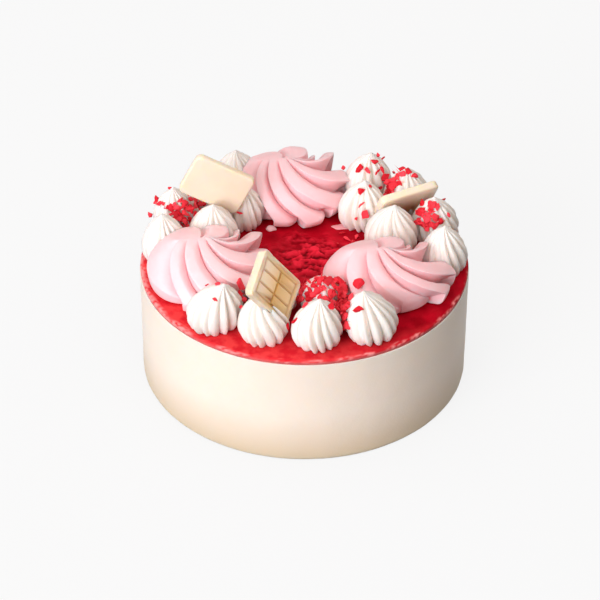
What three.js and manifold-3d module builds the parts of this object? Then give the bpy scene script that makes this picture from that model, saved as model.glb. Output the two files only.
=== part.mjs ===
// A round yogurt cake: a cream cylinder under a thin strawberry jelly, topped with three
// swirled rosettes, three groups of piped stars, three chocolate plaques and strawberry flakes.
// Millimetres, +Z up, the middle of the underside at the origin, the front towards -Y.
import * as THREE from "three";
import { mergeVertices } from "three/addons/utils/BufferGeometryUtils.js";
import Module from "manifold-3d";

const wasm = await Module();
wasm.setup();

// The cake itself.
const CAKE_RADIUS = 75;
const CAKE_SEGMENTS = 48;
const CREAM_HEIGHT = 53.5;
const EDGE_ROUNDING = 1.2;
const JELLY_RADIUS = 74.6;
const JELLY_TOP = 56;
const GAP = 0.3;
const TOPPING_BASE = JELLY_TOP + GAP;
const JELLY_ROUNDING = 1.2;
const JELLY_UNDERCUT = 0.2;

// The crumpled middle of the jelly, an oval that stays clear of every topping.
const CRUMPLE_CENTRE = [3, 3];
const CRUMPLE_RADIUS = 15;
const CRUMPLE_HEIGHT = 0.7;
const CRUMPLED_RINGS = [7, 14];

// A piped star: rings from the base up, as shares of its radius and of its height.
const STAR_RIDGES = 14;
const STAR_RINGS = [
  { radius: 0.84, height: 0, groove: 0.13 },
  { radius: 1, height: 0.2, groove: 0.15 },
  { radius: 0.92, height: 0.48, groove: 0.17 },
  { radius: 0.6, height: 0.74, groove: 0.2 },
  { radius: 0.2, height: 0.91, groove: 0.25 },
];
const STAR_TWIST = 32;

// Where the stars stand: the middle of the base, radius, height, and how far the tip leans.
const STARS = {
  star_front_1: { x: -39.7, y: -48.2, radius: 12.2, height: 23, lean: [5.4, -2.2], turn: 0 },
  star_front_2: { x: -17.6, y: -56.4, radius: 11.6, height: 22, lean: [-1.5, -0.5], turn: 9 },
  star_front_3: { x: 5.6, y: -60, radius: 11.5, height: 23, lean: [1.4, -0.8], turn: 4 },
  star_front_4: { x: 29.3, y: -54.4, radius: 12.2, height: 23, lean: [-3.6, -0.5], turn: 14 },
  star_front_inner_1: { x: -12.4, y: -34, radius: 10.3, height: 19, lean: [0, 0], turn: 3 },
  star_front_inner_2: { x: 8.6, y: -36.8, radius: 10.4, height: 19, lean: [-0.8, -2], turn: 11 },
  star_right_1: { x: 62.9, y: -5.6, radius: 11, height: 23, lean: [0, 0], turn: 6 },
  star_right_2: { x: 60, y: 19, radius: 11, height: 22.5, lean: [-1, -1], turn: 17 },
  star_right_3: { x: 47.8, y: 41, radius: 11.3, height: 23, lean: [0, 0], turn: 0 },
  star_right_4: { x: 29.4, y: 53.6, radius: 11.6, height: 23, lean: [1.5, 0], turn: 8 },
  star_right_inner_1: { x: 39.5, y: 9.8, radius: 12.3, height: 23, lean: [1.4, 0.8], turn: 12 },
  star_right_inner_2: { x: 26.8, y: 30.2, radius: 11.4, height: 23, lean: [1, 0], turn: 2 },
  star_left_1: { x: -63.5, y: 2.8, radius: 10.8, height: 23, lean: [-0.6, 0], turn: 10 },
  star_left_2: { x: -59, y: 24.2, radius: 10.8, height: 23, lean: [-1.2, 0], turn: 5 },
  star_left_3: { x: -46.6, y: 41.4, radius: 11, height: 22, lean: [0, 0], turn: 15 },
  star_left_4: { x: -32, y: 54, radius: 11.6, height: 24, lean: [-0.2, -0.5], turn: 1 },
  star_left_inner_1: { x: -41.6, y: 10.4, radius: 12, height: 23, lean: [0.2, -0.2], turn: 7 },
  star_left_inner_2: { x: -29.2, y: 29, radius: 10.4, height: 21.5, lean: [1.5, -1.5], turn: 13 },
};

// A rosette: rings from the peak outwards, over the rim and under to the base. Reach is the share
// of the way from the peak to the rim, groove and drop are how far a valley is set in and down,
// and lift is how much of its petal's own lift a crest takes.
const ROSETTE_HEIGHT = 22;
const ROSETTE_RADII = [29.5, 25.5];
const ROSETTE_PEAK = [-9.5, 1];
const ROSETTE_TWIST = 45;
const ROSETTE_RINGS = [
  { reach: 0.14, height: 0.985, groove: 0.25, drop: 0.08, lift: 0 },
  { reach: 0.32, height: 0.93, groove: 0.12, drop: 0.17, lift: 0.1 },
  { reach: 0.52, height: 0.84, groove: 0.1, drop: 0.24, lift: 0.3 },
  { reach: 0.72, height: 0.7, groove: 0.12, drop: 0.3, lift: 0.6 },
  { reach: 0.88, height: 0.53, groove: 0.16, drop: 0.28, lift: 0.85 },
  { reach: 0.975, height: 0.38, groove: 0.22, drop: 0.2, lift: 1 },
  { reach: 1, height: 0.28, groove: 0.24, drop: 0.16, lift: 1 },
  { reach: 0.94, height: 0.05, groove: 0.2, drop: 0, lift: 0.1 },
  { reach: 0.8, height: 0, groove: 0.14, drop: 0, lift: 0 },
];

// The petals start along a short line through the peak: how long it is, how far its middle is from
// the peak, its direction (degrees) and how fast the petals close up beyond it.
const CROWN_LENGTH = 15;
const CROWN_PLACE = 0.5;
const CROWN_TURN = 8;
const CROWN_FADE = 1.6;

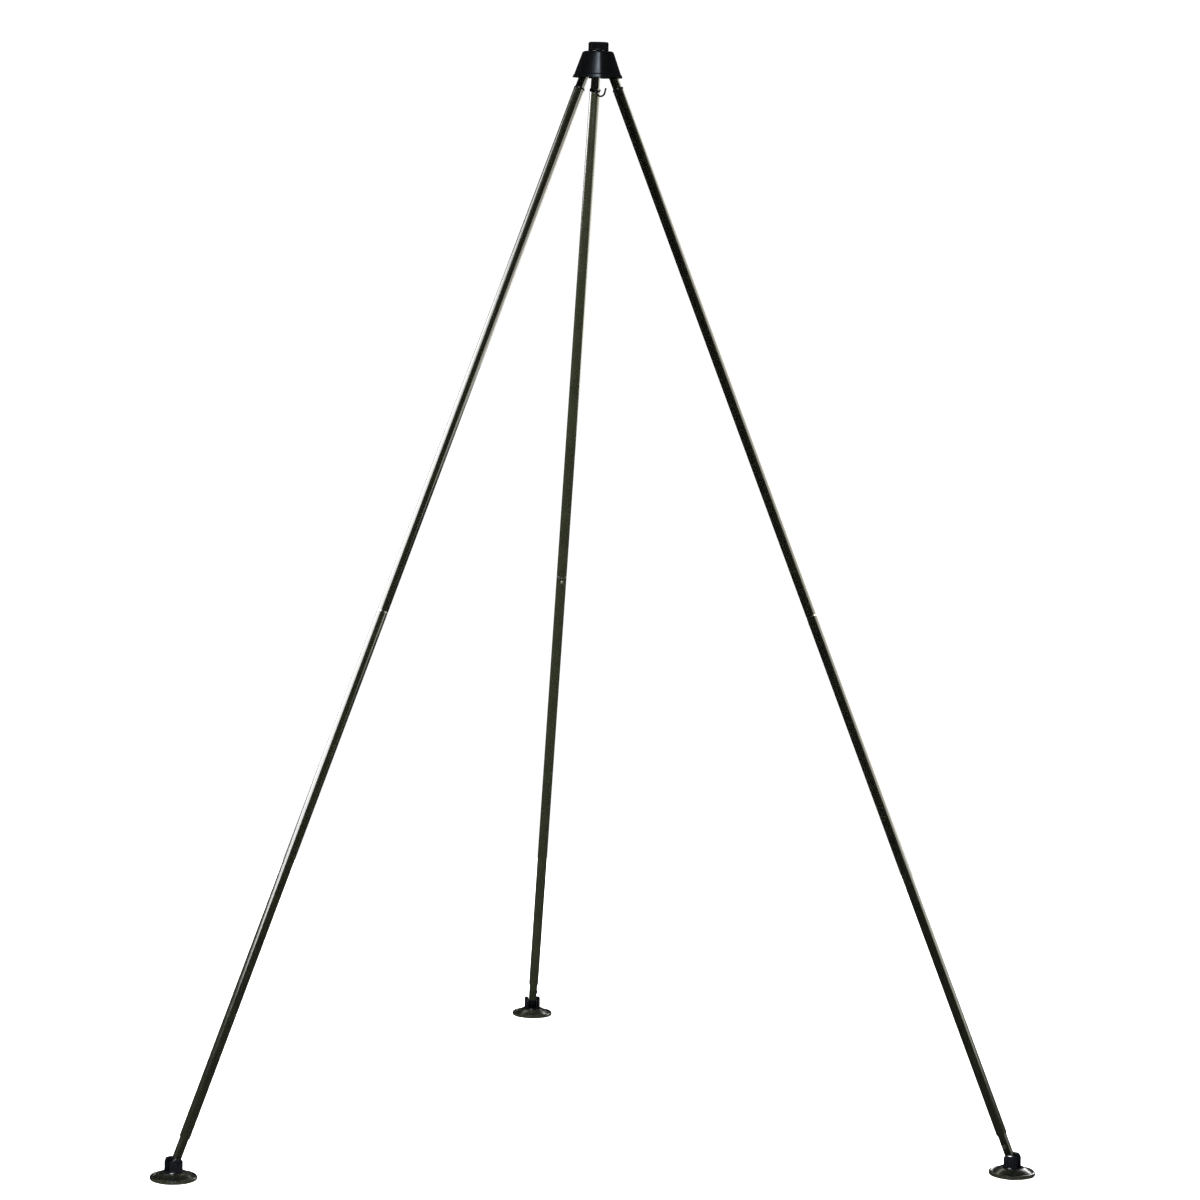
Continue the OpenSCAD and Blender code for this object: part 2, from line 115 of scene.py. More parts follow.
def skin(name, shells, axes, body, material, instead_of, crease=35):
    """shells is a list of (points in mm, round_rows, round_columns) in the piece's own axes."""
    all_points, all_faces, start = [], [], 0
    for grid, round_rows, round_columns in shells:
        rows, columns = grid.shape[:2]
        faces = grid_faces(rows, columns, round_rows, round_columns)
        points = grid.reshape(-1, 3)
        if volume_inside(points, faces) < 0:
            faces = faces[:, ::-1]
        all_points.append(points)
        all_faces.append(faces + start)
        start += len(points)
    points = np.concatenate(all_points) * MM
    points = points @ axes[:3] + axes[3]
    faces = np.concatenate(all_faces)
    mesh = bpy.data.meshes.new(name)
    mesh.from_pydata(points.tolist(), [], faces.tolist())
    work = bmesh.new()
    work.from_mesh(mesh)
    bmesh.ops.remove_doubles(work, verts=work.verts, dist=1e-6)
    work.to_mesh(mesh)
    work.free()
    mesh.polygons.foreach_set("use_smooth", np.ones(len(mesh.polygons), dtype=bool))
    mesh.set_sharp_from_angle(angle=np.radians(crease))
    piece = bpy.data.objects.new(name, mesh)
    bpy.context.scene.collection.objects.link(piece)
    mesh.materials.append(material)
    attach(piece, body)
    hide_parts(instead_of)
    return piece


print("a grid of 3 rows and 4 columns has", len(grid_faces(3, 4, False, False)), "faces")

# %% [markdown]
# ## Outlines and turning
# Moulded and turned parts have no razor edges. An outline is given by its corners, and each corner
# is cut back and bridged by a short curve. Turned parts are then spun about their axis.

# %% Softened outlines
def soften(corners, cuts, steps=5):
    """Each corner becomes a parabola from a point a little before it to a point a little after it.

    With s from 0 to 1: (1-s)^2 before + 2s(1-s) corner + s^2 after."""
    p = np.array(corners, dtype=float)
    cut = np.broadcast_to(np.array(cuts, dtype=float), len(p))[:, None]
    to_last, to_next = np.roll(p, 1, axis=0) - p, np.roll(p, -1, axis=0) - p
    length = lambda v: np.maximum(np.linalg.norm(v, axis=1, keepdims=True), 1e-9)
    before = p + to_last / length(to_last) * np.minimum(cut, 0.49 * length(to_last))
    after = p + to_next / length(to_next) * np.minimum(cut, 0.49 * length(to_next))
    s = np.linspace(0, 1, steps)[None, :, None]
    curve = (1 - s) ** 2 * before[:, None] + 2 * s * (1 - s) * p[:, None] + s ** 2 * after[:, None]
    return curve.reshape(-1, 2)


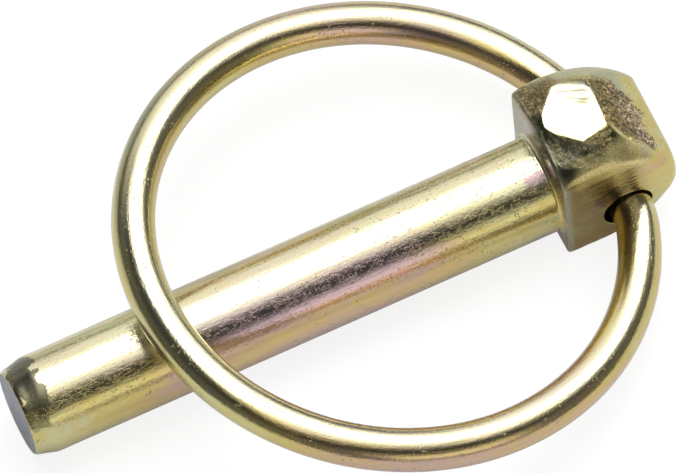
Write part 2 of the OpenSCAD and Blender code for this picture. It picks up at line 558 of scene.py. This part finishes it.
# the barrel that crowns it
CROWN_R = 7.55
CROWN_ARC_R = 12.2
CROWN_X = 1.55
CROWN_Z = 1.35
# the flat pad's outline, its middle, its mean radius and its height
PAD = [(5.62, 2.63), (5.26, -1.67), (2.93, -2.11), (1.15, -0.46), (0.72, 0.37), (1.01, 1.58),
       (2.77, 3.40), (3.52, 3.49), (4.73, 3.08)]
PAD_C = (3.3, 0.7)
PAD_R = 2.75
PAD_Z = 7.89
# the ground round the pad: its fall at the pad's edge, its radius, and where the pad's
# outline has given way to a circle
GROUND_FALL = math.radians(20)
GROUND_R = 8.3
GROUND_ROUND = (2.9, 4.8)
# the nose: a point of its upper edge, the level direction that it falls in, and its slope
NOSE = (5.44, 0.48)
NOSE_WAY = (0.9965, -0.0834)
NOSE_SLOPE = math.radians(48)
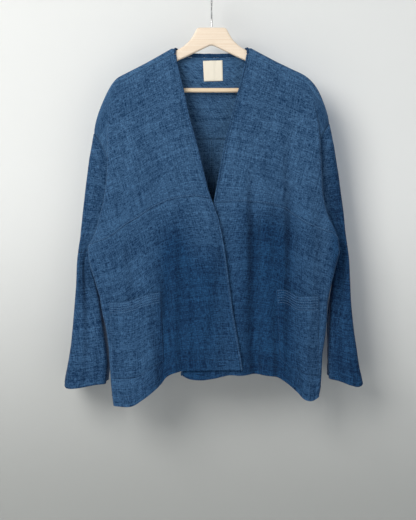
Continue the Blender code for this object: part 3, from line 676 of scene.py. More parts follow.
    def sleeve(self, columns: tuple[int, int] = (46, 62), spacing: float = 3.4) -> np.ndarray:
        """The grid of the sleeve: over the armhole's top, down both its edges, then closed.

        Args:
            columns: how many before and behind its outer edge.
            spacing: about how far apart its rows are.

        Returns:
            The grid, each row from the front seam round the outer edge to the back one.
        """
        s = self.side
        back_turns = [2.0] + [2 - 0.38 * k for k in (0.12, 0.34, 0.56, 0.78, 1)] + [
            ARMHOLE_TURN - (ARMHOLE_TURN - 1) * k for k in (0.25, 0.5, 0.75, 1)]

        def ahead_at(i: np.ndarray | float) -> np.ndarray:
            """Points down the armhole's front, 0 at its top and 9 at the underarm."""
            return self.ring(armhole_angles(i / 9))

        def behind_at(i: np.ndarray | float) -> np.ndarray:
            """The same down its back."""
            return self.ring(np.pi * np.interp(i, range(10), back_turns))

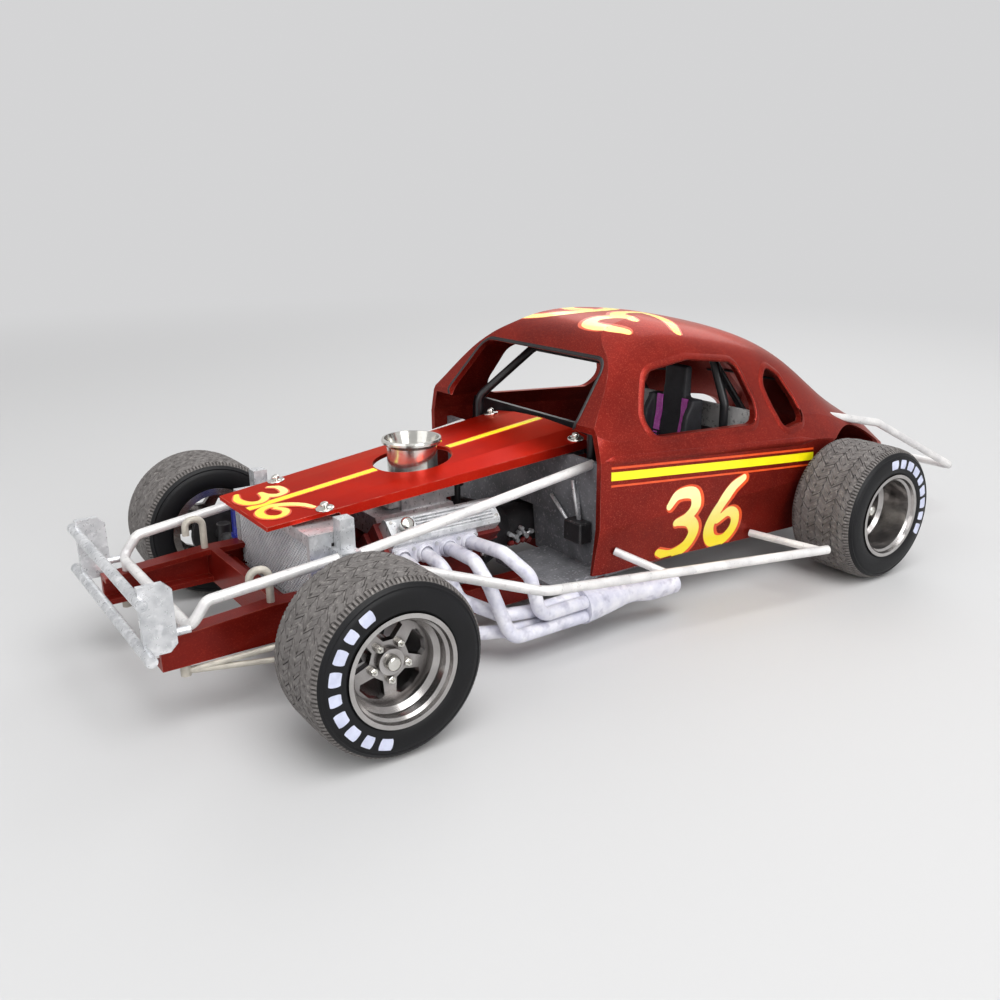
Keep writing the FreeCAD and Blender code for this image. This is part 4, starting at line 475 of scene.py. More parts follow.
def settle(piece):
    # turns the live modifiers into a plain mesh
    bpy.context.view_layer.update()
    depsgraph = bpy.context.evaluated_depsgraph_get()
    shown = piece.evaluated_get(depsgraph)
    mesh = bpy.data.meshes.new_from_object(shown, preserve_all_data_layers=True, depsgraph=depsgraph)
    piece.modifiers.clear()
    piece.data = mesh


def joinRows(bm, rows, loop=False, across=False, longest=None):
    # faces between neighbouring rows of points; a missing point leaves its faces out
    for a, b in zip(rows, rows[1:] + rows[:1] if loop else rows[1:]):
        for k in range(len(a) if across else len(a) - 1):
            m = (k + 1) % len(a)
            ring = (a[k], b[k], b[m], a[m])
            if None in ring:
                continue
            if longest is None or max((p.co - q.co).length for p in ring for q in ring) < longest * mm:
                bm.faces.new(ring)


def faceAgainst(bm, way):
    # turns round the faces that look along the way
    bm.normal_update()
    bmesh.ops.reverse_faces(bm, faces=[f for f in bm.faces if f.normal.dot(way) > 0])


def spinProfile(profile, steps, closed=True):
    # profile rows are (radius, along Y); the ring turns about Y
    bm = bmesh.new()
    rings = []
    for i in range(steps):
        turn = 2 * math.pi * i / steps
        rings.append([bm.verts.new((r * mm * math.cos(turn), y * mm, r * mm * math.sin(turn)))
                      for r, y in profile])
    joinRows(bm, rings, loop=True, across=closed)
    if not closed:
        bmesh.ops.remove_doubles(bm, verts=bm.verts, dist=1e-6)
    bmesh.ops.recalc_face_normals(bm, faces=bm.faces)
    return bm


def block(sizeX, sizeY, sizeZ, chamfer=0.0):
    bm = bmesh.new()
    bmesh.ops.create_cube(bm, size=1.0)
    bmesh.ops.scale(bm, vec=(sizeX * mm, sizeY * mm, sizeZ * mm), verts=bm.verts)
    if chamfer:
        bmesh.ops.bevel(bm, geom=bm.edges[:], offset=chamfer * mm, segments=1, affect="EDGES")
    return bm


def addRod(bm, start, stop, radius, segments, endRadius=None):
    way = stop - start
    turn = Vector((0, 0, 1)).rotation_difference(way).to_matrix().to_4x4()
    bmesh.ops.create_cone(
        bm, cap_ends=True, segments=segments, radius1=radius * mm, radius2=(endRadius or radius) * mm,
        depth=way.length, matrix=Matrix.Translation((start + stop) / 2) @ turn,
    )
    return bm


def hexBolt(radius, long):
    half = Vector((0, 0, long / 2 * mm))
    return addRod(bmesh.new(), -half, half, radius, 6)


def newTree(name, inputs, output):
    # inputs are rows of a label and its kind of socket
    tree = bpy.data.node_groups.new(name, "GeometryNodeTree")
    for label, kind in inputs:
        tree.interface.new_socket(label, in_out="INPUT", socket_type="NodeSocket" + kind)
    tree.interface.new_socket(output, in_out="OUTPUT", socket_type="NodeSocketGeometry")
    return tree, addNode(tree, "NodeGroupInput").outputs


def closeTree(tree, placed, finish, beside=None):
    # plain meshes with their finish go out, with what stands beside them
    real = addNode(tree, "GeometryNodeRealizeInstances", {0: placed}).outputs[0]
    made = addNode(tree, "GeometryNodeSetMaterial", {"Geometry": real, "Material": finish}).outputs[0]
    if beside:
        both = addNode(tree, "GeometryNodeJoinGeometry", {0: made})
        made = wire(tree, both, {0: beside}).outputs[0]
    addNode(tree, "NodeGroupOutput", {0: made})
    return tree


def repeatTree():
    # puts one small piece on every point, turned as the point says
    inputs = (("Points", "Geometry"), ("Piece", "Object"), ("Piece Size", "Float"), ("Finish", "Material"))
    tree, given = newTree("repeatPiece", inputs, "Pieces")
    piece = addNode(tree, "GeometryNodeObjectInfo", {"Object": given["Piece"]}).outputs["Geometry"]
    angles = addNode(tree, "GeometryNodeInputNamedAttribute", {0: "turn"}, data_type="FLOAT_VECTOR")
    turn = addNode(tree, "FunctionNodeEulerToRotation", {0: angles.outputs["Attribute"]}).outputs[0]
    placed = addNode(tree, "GeometryNodeInstanceOnPoints", {
        "Points": given["Points"], "Instance": piece, "Rotation": turn, "Scale": given["Piece Size"],
    })
    return closeTree(tree, placed.outputs[0], given["Finish"])


def growOn(piece, tree, values):
    # runs the tree on the piece and keeps the result as its mesh
    modifier = piece.modifiers.new("grow", "NODES")
    modifier.node_group = tree
    sockets = {i.name: i.identifier for i in tree.interface.items_tree if i.in_out == "INPUT"}
    for label, value in values.items():
        modifier[sockets[label]] = value
    settle(piece)


repeatGroup = repeatTree()


def repeatPiece(name, bm, places, finish, body, smooth=False):
    # places are (point in metres, turn as three angles)
    pattern = addToScene(name + "Pattern", meshFrom(bm, name + "Pattern"))
    points = bpy.data.meshes.new(name + "Points")
    points.from_pydata([tuple(p) for p, turn in places], [], [])
    turns = points.attributes.new("turn", "FLOAT_VECTOR", "POINT")
    for i, (p, turn) in enumerate(places):
        turns.data[i].vector = turn
    holder = addToScene(name, points)
    growOn(holder, repeatGroup, {"Piece": pattern, "Piece Size": 1.0, "Finish": finishes[finish]})
    bpy.data.objects.remove(pattern)
    return dress(holder, None, body, smooth)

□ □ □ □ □

● TASK BRIEF
Within the material above, transcribe exactly the lines that run from the line holding "Continue the Blender" through the line holding "spacing: about how".

● EXERCISE SOLUTION
Continue the Blender code for this object: part 3, from line 676 of scene.py. More parts follow.
    def sleeve(self, columns: tuple[int, int] = (46, 62), spacing: float = 3.4) -> np.ndarray:
        """The grid of the sleeve: over the armhole's top, down both its edges, then closed.

        Args:
            columns: how many before and behind its outer edge.
            spacing: about how far apart its rows are.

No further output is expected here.